The grazing cattle’s cowpats merge with the mud coughed up by the machines brought to clear the trees. Looking closely, the surface of each poo is dotted with tiny orange coins. They are the fruiting body of Caprobia granulata, a dung fungus. But that is not the only life to be found on the cowpats. Yellow dungflies, one of 54 species in Britain, perch on the ledges of the pats, brawling and mating in the furrows. Some rest in perfect stillness until I venture too close and their mounds are vacated in an instant. I hear the alarmed calls of a crow and look up at the faintly blue sky. Nothing. It is usually the crow’s indicator of talons and curved bills. Indeed, I see them now – two rooks and a crow, the latter with a piece of food held between its bill, chasing a sparrowhawk. They dive and the hawk turns its talons up at the incoming corvid, righting itself with a 180 degree spin. The sparrowhawk slows, turns, ducks another attack and then moves off, gliding to the safety of Devilsden Wood.

Gawping at the Chilterns

I am a countryside gawper. I like to watch the flow of valleys, hills and pasture seen from an English train window. As a student I remember travelling to and from Liverpool on the Euston line, experiencing a sense of nostalgia for the things whizzing by without the chance to grasp them. And this was before the trains had been improved to a mere two-hour journey between North and South. I recall the yellow of rapeseed and turnip flowers which bloomed in April fields, like a paintbrush passed across the glass. There were the peculiar farmhouses and barns, the horses drinking from streams which I deemed to be wild, and the black silhouettes of hawthorn and oak which had been moulded by the gusts and gales, all crooked and splayed. I remember the train slowing one evening in the gloaming, a brook taking on a glassy sheen in the near dark.

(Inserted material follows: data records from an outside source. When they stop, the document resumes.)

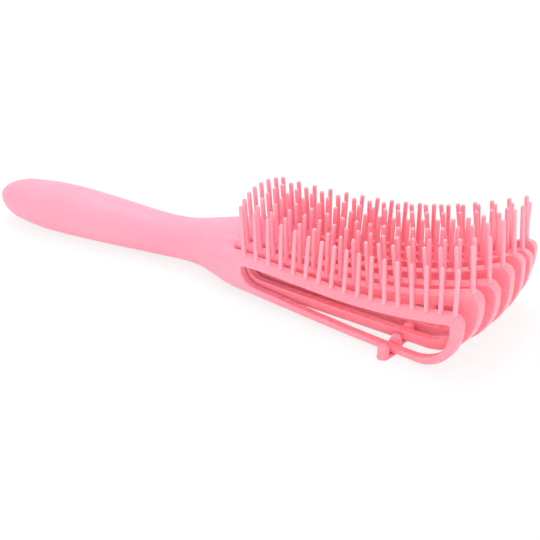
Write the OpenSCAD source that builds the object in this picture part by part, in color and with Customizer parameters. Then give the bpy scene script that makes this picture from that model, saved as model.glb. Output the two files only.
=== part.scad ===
/* [Brush] */
// Overall length, from the round end of the handle to the noses of the middle ribs
brush_l = 240; // [225:1:255]
// Distance from the centre of the fan to the noses of the middle ribs
nose_r = 203.8; // [199:0.2:210]
// Distance from the centre of the fan to the end of the head, where the ribs leave it
root_r = 92.2; // [90:0.2:94]
// Angle between each of the two middle ribs and the middle plane
angle_inner = 1.6; // [1.5:0.05:1.75]
// Angle of the next pair of ribs
angle_second = 4.7; // [4.5:0.05:4.9]
// Angle of the third pair of ribs
angle_third = 7.65; // [7.5:0.05:7.8]
// Angle of the outer pair of ribs
angle_outer = 10.1; // [10:0.05:10.4]

/* [Handle] */
// Width of the grip at its fullest
grip_w = 24.8; // [22:0.2:28]
// Width of the neck
neck_w = 19.6; // [17:0.2:22]
// Width of the head where the ribs leave it
head_w = 36; // [35.6:0.2:37.6]
// Height of the grip at its fullest
grip_h = 20; // [18:0.2:23]
// Height of the neck's upper side
neck_h = 18.4; // [17:0.2:20]
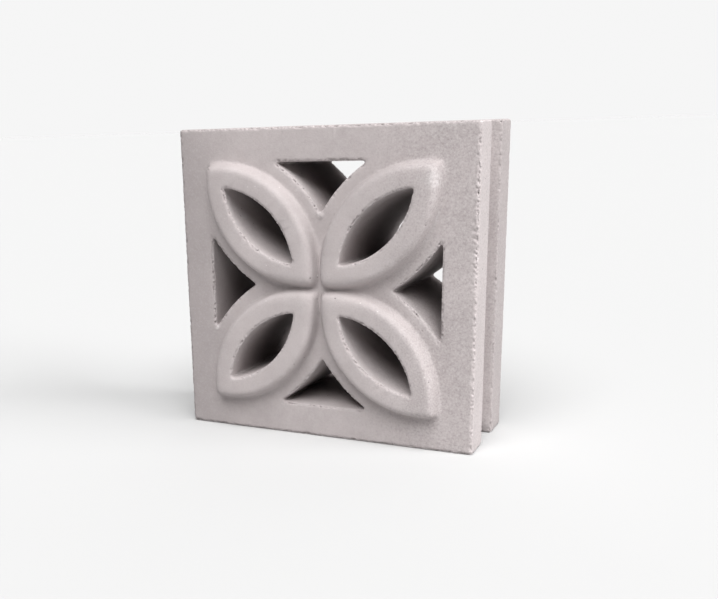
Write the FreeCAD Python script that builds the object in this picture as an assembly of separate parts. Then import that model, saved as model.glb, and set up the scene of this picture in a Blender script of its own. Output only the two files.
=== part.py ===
import FreeCAD, Part
import math
import os

from FreeCAD import Vector

# Decorative concrete screen block, cast in one piece. All sizes are in millimetres.
# The block stands upright. +X runs along the wall, +Z is up, and the patterned face looks
# towards -Y. The origin is at the middle of the space the block stands on.

# Outside form
face_side = 190.0
body_depth = 68.0
arris_radius = 1.0

# Groove for mortar and rods, round all four edges
groove_width = 23.0
groove_depth = 9.0
groove_wall_lean = 1.6
groove_floor_radius = 3.5
groove_mouth_chamfer = 0.6

# Raised petals, one on each diagonal of the face. A petal is a lens with a flat crest.
petal_height = 9.5
petal_arc_radius = 64.5
petal_half_width = 26.0
petal_slope_width = 2.4
petal_shoulder_radius = 4.0
petal_middle = 53.0

# Pointed hole through each petal, measured at the crest
petal_hole_length = 63.6
petal_hole_width = 22.0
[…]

Now I stare out of the window in search of my post-London rations: skylarks, buzzards and such. These are not readily available in London, though they are in rural spots of Croydon and Bromley. This journey in particular was a trip to Birmingham for a flat-warming, promising (and delivering) a different kind of wildlife. The daytime train ride offered a snapshot of a new landscape to me, the Chilterns, designated an Area of Outstanding Natural Beauty and a part of the Green Belt. This is an area which has been earmarked for the High Speed Rail 2 which will see trains passing through the region every two minutes at speeds of 250-miles-an-hour. The service, some argue, will make use of the region but will offer it nothing in return. The closest stop will be Heathrow airport.

I was not thirty-minutes from leaving Marylebone when I glimpsed a trio of buzzards wafting in the grey ceiling. I saw jackdaws bothering the chimneys of small-town folk, and those magical inhabitants of plough tracks, the birds which had treated the silence between rounds at the disastrous battle of the Somme – skylarks. Their stiff, sharp wings rang the bell, as the train careered past on the raised track. The larks, three of them, descended upon a hedgerow in perfect accord.

I had recently read a book by Mark Cocker entitled Crow Country, where the author describes waking at 3am to watch rooks in Norfolk, amongst other revelatory birding experiences. The sections on Corvus corone, the carrion crow, had stayed with me. I could not help but observe these clever brutes patrolling green spaces in London. It should be pointed out that this is to the chagrin of some bird lovers who cite the cradle-snatching antics of the corvids as a reason to cull them, and to enhance supposedly falling fledge-rates of songbirds. Cocker’s writing on crows drew me to take greater notice of how they behaved. One thing I had witnessed a number of times in the autumn was crows bothered by kestrels, the big black creature barking, immensely uncomfortable in the presence of the cheeky falcon. Falcons like kestrels and hobbies sometimes go for old crow’s nests, so perhaps this was a question of ownership.

From my seat on the train I witnessed a trail of crows flying from over the roof of the carriage. The sound was killed by the glass but the conga-line of corvids pointed to something else. The line came to an abrupt end and a stretch of thin air opened up. And, some moments later, the giant wingspan of a red kite appeared in their wake. Its flight was smooth, a single beat of its wings expressing its power over the fleeing crows. The kite’s wingtips were like fingers. The forked tail was the motif that defined it, the whitish head and large white patches against the dark wings. This is not to mention the rufous shade which separates it from its continental cousin, the black kite. This is a bird which preys on crows, hence the sense of uniform panic amongst the fleeing black feathers.

Red kites were on the brink in the UK until a breeding programme in Cumbria re-established populations which have now spread eastwards into England. It is now said to be approaching students eating their lunch at Reading University, where a research programme is underway to discover how far the birds are spreading, with reports of the birds feeding in gardens. This is a monster which ate offal from the streets of London in the 1500s, when butchers threw them their scraps, but declined after centuries of persecution. For all of our dwindling species, there are some which are returning to dominate again. They’re screening in a train window near you.